┌─ SUPPLIED MATERIAL
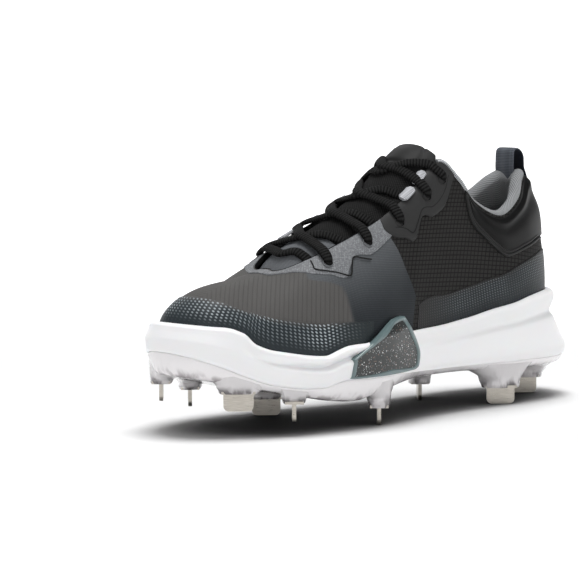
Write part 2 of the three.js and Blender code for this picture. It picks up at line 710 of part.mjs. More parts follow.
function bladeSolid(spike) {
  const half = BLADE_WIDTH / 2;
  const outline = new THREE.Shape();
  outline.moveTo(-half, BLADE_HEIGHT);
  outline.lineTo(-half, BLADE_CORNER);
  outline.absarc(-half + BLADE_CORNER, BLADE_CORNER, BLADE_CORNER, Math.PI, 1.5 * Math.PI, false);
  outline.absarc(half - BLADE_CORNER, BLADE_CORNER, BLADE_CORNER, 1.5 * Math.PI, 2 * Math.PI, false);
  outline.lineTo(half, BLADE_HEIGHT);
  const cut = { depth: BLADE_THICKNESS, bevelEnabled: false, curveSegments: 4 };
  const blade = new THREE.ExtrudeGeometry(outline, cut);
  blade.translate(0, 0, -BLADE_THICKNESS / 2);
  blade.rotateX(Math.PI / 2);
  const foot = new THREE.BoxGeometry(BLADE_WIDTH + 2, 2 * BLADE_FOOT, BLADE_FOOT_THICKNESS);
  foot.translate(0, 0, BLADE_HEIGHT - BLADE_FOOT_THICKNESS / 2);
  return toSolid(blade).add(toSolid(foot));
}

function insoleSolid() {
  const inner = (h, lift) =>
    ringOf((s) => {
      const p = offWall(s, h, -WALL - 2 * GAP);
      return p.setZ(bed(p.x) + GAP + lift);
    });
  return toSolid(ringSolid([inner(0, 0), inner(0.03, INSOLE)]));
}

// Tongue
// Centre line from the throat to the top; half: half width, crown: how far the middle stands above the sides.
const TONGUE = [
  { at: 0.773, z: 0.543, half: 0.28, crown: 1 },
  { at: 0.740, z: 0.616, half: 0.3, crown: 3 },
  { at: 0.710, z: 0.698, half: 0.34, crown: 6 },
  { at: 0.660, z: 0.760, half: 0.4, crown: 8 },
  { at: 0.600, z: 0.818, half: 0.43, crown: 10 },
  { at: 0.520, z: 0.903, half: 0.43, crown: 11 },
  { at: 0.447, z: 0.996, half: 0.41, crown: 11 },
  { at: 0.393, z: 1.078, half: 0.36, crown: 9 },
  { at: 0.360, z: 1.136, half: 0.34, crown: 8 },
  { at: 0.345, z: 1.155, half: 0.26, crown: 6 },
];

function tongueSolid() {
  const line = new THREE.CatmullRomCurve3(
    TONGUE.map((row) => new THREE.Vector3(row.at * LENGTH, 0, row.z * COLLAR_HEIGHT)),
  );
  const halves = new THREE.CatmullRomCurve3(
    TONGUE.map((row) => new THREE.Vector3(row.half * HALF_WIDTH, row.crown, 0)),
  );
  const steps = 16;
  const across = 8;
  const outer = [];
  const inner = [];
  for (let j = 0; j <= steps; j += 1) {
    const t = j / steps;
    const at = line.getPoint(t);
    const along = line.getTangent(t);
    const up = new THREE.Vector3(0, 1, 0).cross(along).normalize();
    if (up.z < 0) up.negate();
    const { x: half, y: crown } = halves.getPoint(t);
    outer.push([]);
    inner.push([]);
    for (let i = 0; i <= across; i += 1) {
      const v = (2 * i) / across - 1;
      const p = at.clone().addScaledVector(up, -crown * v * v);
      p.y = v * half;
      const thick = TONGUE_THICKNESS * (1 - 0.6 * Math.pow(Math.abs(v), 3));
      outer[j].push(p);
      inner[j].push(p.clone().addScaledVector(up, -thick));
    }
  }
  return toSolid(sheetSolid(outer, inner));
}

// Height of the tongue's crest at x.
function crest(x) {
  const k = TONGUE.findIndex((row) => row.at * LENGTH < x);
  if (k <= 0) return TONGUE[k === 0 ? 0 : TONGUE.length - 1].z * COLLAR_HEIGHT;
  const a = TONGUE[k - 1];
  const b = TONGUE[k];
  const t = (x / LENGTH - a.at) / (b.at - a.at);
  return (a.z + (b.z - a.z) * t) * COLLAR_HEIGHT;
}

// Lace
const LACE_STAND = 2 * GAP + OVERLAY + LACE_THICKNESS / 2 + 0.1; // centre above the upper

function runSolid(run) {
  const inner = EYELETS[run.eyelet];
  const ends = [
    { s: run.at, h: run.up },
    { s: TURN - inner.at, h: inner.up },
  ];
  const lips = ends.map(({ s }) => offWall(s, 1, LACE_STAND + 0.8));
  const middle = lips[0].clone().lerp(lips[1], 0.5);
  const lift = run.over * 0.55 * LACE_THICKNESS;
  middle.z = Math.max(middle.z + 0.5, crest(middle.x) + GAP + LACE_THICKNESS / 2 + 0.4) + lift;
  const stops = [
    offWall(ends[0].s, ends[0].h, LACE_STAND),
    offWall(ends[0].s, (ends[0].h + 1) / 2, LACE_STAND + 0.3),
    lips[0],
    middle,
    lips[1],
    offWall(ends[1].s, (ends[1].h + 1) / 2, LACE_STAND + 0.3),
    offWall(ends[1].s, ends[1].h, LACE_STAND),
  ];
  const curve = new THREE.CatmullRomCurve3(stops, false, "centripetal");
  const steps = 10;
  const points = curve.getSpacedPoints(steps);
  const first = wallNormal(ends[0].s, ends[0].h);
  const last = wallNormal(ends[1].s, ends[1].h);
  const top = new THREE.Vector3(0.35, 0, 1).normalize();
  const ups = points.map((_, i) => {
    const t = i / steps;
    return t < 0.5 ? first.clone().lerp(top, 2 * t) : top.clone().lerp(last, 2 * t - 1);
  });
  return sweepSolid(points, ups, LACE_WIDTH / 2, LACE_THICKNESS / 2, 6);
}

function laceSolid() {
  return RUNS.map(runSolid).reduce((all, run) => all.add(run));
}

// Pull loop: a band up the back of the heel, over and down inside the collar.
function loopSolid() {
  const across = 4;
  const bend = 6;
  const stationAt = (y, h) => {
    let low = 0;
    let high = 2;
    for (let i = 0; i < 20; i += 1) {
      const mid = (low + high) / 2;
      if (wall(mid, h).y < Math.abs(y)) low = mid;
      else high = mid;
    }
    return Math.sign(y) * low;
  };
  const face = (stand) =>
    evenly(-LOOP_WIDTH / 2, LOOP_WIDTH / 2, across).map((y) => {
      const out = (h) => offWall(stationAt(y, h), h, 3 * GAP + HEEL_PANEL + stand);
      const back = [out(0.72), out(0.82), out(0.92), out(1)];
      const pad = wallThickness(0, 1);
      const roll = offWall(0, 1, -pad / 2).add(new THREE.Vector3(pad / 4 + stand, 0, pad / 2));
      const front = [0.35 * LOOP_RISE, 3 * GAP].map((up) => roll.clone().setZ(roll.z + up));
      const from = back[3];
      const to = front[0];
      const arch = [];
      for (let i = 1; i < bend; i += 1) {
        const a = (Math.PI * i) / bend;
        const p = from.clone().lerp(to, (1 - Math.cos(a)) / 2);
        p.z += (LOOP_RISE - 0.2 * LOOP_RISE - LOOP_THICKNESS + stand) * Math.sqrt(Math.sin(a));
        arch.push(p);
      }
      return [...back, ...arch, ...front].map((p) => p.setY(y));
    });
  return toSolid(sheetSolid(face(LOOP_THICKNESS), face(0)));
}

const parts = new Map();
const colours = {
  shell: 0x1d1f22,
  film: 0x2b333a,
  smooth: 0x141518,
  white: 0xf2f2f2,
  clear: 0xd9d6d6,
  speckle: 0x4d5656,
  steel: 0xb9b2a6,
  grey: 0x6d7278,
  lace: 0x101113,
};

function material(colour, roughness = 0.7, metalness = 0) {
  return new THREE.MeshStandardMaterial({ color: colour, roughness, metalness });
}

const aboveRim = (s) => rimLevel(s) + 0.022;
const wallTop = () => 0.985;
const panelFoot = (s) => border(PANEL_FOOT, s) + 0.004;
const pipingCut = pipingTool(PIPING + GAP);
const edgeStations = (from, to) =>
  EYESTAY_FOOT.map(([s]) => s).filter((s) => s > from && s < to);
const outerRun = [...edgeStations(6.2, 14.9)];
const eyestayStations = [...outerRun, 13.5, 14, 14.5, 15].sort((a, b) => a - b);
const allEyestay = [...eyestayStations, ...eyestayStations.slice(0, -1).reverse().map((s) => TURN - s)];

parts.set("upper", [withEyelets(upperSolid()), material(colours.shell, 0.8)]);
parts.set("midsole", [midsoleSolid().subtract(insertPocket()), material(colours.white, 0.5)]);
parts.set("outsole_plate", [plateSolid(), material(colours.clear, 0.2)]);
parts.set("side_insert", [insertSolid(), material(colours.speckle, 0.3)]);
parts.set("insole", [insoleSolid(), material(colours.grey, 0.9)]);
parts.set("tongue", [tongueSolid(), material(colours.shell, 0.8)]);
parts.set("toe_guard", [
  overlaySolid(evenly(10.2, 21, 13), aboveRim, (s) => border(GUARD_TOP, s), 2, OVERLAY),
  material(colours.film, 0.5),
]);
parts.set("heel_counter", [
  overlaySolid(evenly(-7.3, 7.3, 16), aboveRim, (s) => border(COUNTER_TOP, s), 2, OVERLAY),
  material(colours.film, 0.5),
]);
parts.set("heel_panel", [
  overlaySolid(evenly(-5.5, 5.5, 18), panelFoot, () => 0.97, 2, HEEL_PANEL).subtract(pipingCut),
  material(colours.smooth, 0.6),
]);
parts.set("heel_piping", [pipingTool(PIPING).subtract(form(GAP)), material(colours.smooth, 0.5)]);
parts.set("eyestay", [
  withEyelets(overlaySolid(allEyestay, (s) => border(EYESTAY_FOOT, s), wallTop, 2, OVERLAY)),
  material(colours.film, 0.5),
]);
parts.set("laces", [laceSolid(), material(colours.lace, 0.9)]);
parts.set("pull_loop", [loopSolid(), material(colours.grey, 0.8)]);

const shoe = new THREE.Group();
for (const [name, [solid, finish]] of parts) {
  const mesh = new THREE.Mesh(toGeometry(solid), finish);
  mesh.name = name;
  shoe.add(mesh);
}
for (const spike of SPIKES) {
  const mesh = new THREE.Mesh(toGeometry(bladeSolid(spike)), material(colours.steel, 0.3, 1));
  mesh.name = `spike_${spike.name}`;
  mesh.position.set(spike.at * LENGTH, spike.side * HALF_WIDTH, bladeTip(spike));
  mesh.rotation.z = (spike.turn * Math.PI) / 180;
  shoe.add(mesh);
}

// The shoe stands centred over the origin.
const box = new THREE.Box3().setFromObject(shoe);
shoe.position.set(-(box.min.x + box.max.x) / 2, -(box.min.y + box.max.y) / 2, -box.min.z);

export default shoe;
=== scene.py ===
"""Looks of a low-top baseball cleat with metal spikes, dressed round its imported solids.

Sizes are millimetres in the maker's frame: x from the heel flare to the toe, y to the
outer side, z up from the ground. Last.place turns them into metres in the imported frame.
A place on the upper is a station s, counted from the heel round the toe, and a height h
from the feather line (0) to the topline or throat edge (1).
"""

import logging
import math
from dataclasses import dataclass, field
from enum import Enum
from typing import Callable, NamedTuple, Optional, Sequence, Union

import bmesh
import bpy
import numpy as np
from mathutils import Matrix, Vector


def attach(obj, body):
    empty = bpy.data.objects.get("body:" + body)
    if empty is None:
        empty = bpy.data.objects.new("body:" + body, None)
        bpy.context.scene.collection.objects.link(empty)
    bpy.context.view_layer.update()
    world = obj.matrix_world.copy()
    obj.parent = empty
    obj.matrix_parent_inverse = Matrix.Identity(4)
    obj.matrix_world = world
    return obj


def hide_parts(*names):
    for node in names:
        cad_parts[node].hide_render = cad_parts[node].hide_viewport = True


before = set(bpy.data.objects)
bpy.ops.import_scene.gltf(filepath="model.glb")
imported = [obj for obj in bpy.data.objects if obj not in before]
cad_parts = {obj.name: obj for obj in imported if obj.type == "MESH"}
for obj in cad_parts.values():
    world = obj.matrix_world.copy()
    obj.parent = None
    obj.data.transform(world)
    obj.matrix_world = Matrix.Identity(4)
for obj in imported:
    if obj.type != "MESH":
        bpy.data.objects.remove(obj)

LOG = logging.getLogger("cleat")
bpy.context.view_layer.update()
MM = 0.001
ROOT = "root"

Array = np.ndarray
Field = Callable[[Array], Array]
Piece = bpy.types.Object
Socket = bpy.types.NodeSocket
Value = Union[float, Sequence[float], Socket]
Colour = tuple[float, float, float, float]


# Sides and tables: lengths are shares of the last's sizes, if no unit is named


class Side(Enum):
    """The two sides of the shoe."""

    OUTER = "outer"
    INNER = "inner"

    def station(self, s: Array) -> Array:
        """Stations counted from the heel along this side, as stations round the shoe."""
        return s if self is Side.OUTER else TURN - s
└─
**GIVEN PROBLEM:**
Using the material above, reproduce exactly the line that contains "cad_parts[node].hide_render = cad_parts[node].hide_viewport" and all lines after it through the last one, and only those.

**REPLY:**
        cad_parts[node].hide_render = cad_parts[node].hide_viewport = True


before = set(bpy.data.objects)
bpy.ops.import_scene.gltf(filepath="model.glb")
imported = [obj for obj in bpy.data.objects if obj not in before]
cad_parts = {obj.name: obj for obj in imported if obj.type == "MESH"}
for obj in cad_parts.values():
    world = obj.matrix_world.copy()
    obj.parent = None
    obj.data.transform(world)
    obj.matrix_world = Matrix.Identity(4)
for obj in imported:
    if obj.type != "MESH":
        bpy.data.objects.remove(obj)

LOG = logging.getLogger("cleat")
bpy.context.view_layer.update()
MM = 0.001
ROOT = "root"

Array = np.ndarray
Field = Callable[[Array], Array]
Piece = bpy.types.Object
Socket = bpy.types.NodeSocket
Value = Union[float, Sequence[float], Socket]
Colour = tuple[float, float, float, float]


# Sides and tables: lengths are shares of the last's sizes, if no unit is named


class Side(Enum):
    """The two sides of the shoe."""

    OUTER = "outer"
    INNER = "inner"

    def station(self, s: Array) -> Array:
        """Stations counted from the heel along this side, as stations round the shoe."""
        return s if self is Side.OUTER else TURN - s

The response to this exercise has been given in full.